From the Editor’s Notebook: 30th Anniversary

From the Editor’s Notebook

W. Ross Rainey

30th Anniversary Issue

The first issue of “Food for the Flock” was published in January 1955. As a charter subscriber, the only issue missing from my own personal collection of copies over the magazine’s thirty-year history is the July 1964 issue. It arrived in the mail in such a mutilated condition that it was barely readable and I have been unable to replace it.

In 1965 the June and July issues were combined for the first time. Then in the fall of 1968 the Committee members made the following decisions which became effective on January 1, 1969:

1. The magazine was to be issued bimonthly (a move to save both printing and mailing costs).

2. The number of pages in each issue was increased from 18 to 24 (this made the total amount of material basically the same as in the past).

3. The general format was to undergo a sweeping change.

4. The written ministry would be directed toward a more relevant and time-related emphasis.

Commencing with the Jan.-Feb. 1969 issue, the magazine was published under a new title: “Ministry in Focus.” Unfortunately, many people acquainted with “Food for the Flock” thought that the latter had ceased publication. Thus in 1981 the Committee members, at the suggestion of Mr. James Gunn, reinstated the old name, using “Ministry in Focus” as a subtitle. Also, it was at the beginning of 1969 that I became associate editor. I continued in this capacity for five years, having become editor at the beginning of 1975.

In the very first issue the purpose of the magazine was stated as follows: “A monthly publication designed to promote the careful study of the Scriptures, to edify and instruct the Church, to comfort and encourage the people of God, and above all, to bring glory to the Name of our Lord Jesus Christ.”

The late Mr. James Gunn was the first editor. Other members of the Executive Committee were Ernest B. Sprunt, John Robertson, Ormer G. C. Sprunt and J. Boyd Nicholson, Sr. Those who served as Associate Editors were Robert McClurkin, David Leathem and Thomas G. Wilkie. The Advisory Committee was composed of Cecil Batstone, Guy Cesar, Aubrey Dellandrea, William Funston, David Kirk, John Martin, Norman MacNeil, Clark McClelland, Paul Plubell, Wylam Price and Gordon Reager.

Many of these brethren who were linked with the magazine from its beginning have, of course, gone Home to be with Christ.

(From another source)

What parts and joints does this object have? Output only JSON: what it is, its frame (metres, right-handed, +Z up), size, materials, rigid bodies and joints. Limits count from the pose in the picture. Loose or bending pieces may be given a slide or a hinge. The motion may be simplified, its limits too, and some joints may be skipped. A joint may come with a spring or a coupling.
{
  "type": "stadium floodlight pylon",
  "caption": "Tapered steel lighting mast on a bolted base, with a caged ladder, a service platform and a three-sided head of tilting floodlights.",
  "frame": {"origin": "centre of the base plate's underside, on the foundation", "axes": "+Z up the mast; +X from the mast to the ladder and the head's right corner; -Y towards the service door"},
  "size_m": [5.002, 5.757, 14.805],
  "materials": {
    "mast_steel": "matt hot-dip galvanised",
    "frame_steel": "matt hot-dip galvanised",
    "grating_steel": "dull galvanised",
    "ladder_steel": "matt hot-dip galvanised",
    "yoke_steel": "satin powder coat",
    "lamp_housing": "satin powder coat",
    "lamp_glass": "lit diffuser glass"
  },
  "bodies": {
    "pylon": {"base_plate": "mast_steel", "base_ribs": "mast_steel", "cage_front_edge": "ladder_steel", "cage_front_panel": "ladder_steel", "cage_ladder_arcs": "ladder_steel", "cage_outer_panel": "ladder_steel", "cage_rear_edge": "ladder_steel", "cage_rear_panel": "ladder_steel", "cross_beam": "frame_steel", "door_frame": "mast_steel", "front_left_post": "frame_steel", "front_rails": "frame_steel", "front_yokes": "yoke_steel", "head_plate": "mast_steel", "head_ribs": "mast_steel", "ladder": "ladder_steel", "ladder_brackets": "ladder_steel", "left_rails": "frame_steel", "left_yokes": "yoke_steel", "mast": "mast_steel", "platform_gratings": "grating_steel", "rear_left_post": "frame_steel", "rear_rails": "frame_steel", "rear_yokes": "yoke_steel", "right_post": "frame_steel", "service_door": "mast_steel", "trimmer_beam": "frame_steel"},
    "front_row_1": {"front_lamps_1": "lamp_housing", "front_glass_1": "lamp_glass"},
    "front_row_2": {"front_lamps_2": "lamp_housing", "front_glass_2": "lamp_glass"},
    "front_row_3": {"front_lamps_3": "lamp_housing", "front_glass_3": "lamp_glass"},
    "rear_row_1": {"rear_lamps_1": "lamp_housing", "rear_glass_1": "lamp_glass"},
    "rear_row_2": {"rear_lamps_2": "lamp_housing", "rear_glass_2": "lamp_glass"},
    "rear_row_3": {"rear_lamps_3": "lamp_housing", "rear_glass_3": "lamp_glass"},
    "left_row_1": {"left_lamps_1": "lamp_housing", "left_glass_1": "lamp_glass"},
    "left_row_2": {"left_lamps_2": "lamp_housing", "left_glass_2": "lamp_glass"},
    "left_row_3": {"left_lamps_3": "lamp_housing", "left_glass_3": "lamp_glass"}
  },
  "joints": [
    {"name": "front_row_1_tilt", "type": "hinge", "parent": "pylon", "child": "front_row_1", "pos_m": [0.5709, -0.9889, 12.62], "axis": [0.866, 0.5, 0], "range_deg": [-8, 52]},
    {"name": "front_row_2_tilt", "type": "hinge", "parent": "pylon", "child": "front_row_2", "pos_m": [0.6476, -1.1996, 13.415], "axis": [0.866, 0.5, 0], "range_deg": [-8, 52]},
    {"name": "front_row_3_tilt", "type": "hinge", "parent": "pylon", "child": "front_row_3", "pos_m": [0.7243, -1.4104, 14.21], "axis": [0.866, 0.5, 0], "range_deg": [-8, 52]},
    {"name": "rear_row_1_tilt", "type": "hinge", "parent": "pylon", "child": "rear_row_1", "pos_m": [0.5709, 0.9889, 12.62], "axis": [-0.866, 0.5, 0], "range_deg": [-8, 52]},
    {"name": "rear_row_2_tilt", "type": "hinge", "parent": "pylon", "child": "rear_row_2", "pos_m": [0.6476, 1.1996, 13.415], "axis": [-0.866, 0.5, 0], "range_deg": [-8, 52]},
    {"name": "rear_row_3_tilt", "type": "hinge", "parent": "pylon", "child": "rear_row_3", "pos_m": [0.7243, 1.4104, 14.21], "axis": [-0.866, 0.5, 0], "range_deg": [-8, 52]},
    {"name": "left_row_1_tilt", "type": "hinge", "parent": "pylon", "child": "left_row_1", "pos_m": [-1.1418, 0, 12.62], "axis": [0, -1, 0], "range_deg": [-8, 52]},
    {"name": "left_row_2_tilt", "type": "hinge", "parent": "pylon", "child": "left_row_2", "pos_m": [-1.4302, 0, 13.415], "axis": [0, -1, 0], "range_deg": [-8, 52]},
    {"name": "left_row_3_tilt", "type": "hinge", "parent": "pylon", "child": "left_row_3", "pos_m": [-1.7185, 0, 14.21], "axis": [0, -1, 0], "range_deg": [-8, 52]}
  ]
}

Since the Jan.-Feb. 1985 issue of “Food for the Flock” marks 30 years of continuous publication, we felt it would be fitting to make it a special edition as a further expression of our praise and thanksgiving to God for His great faithfulness. Thus we have reprinted three articles which appeared in the first issue. I have also included the last book review sent to me by Mr. Gunn.

As I write these lines, it is mid-October 1984. Our Annual Meeting is scheduled for Saturday, October 27th in Toronto. In our next issue, as has been our custom, we will publish a brief report on the meeting. Also, in that same issue I trust to complete my series of studies on JUDE.

As an appropriate capstone to my brief comments on the history of “Food for the Flock” I can do no better than to quote as follows from Mr. Gunn’s “Editorial” in the first issue of the magazine:

“Of late years there has been increasing evidence of a definite decline in personal Bible study and devotion to the Lord. During the Second World War the saints were living unsettled lives, with added work and worry, and so much rush and bustle, that they found few opportunities for the careful reading of the Scriptures or the preparation of the heart through prayer and communion with God. Since the close of the war, most Christians have lost the art of ‘redeeming the time’ and find it hard to settle down to spiritual living. True, the world has added attractions, and has perhaps taken a larger place in the hearts of believers. Yet, with all who are truly born of God, there is an underlying love for the Man of Calvary. Keeping these things in mind, ‘FOOD for the FLOCK’ is being printed with the hope of reviving the soul and feeding the inner man, so that the saints may be drawn closer to the Lord and given a renewed appetite for the reading and study of His Word.”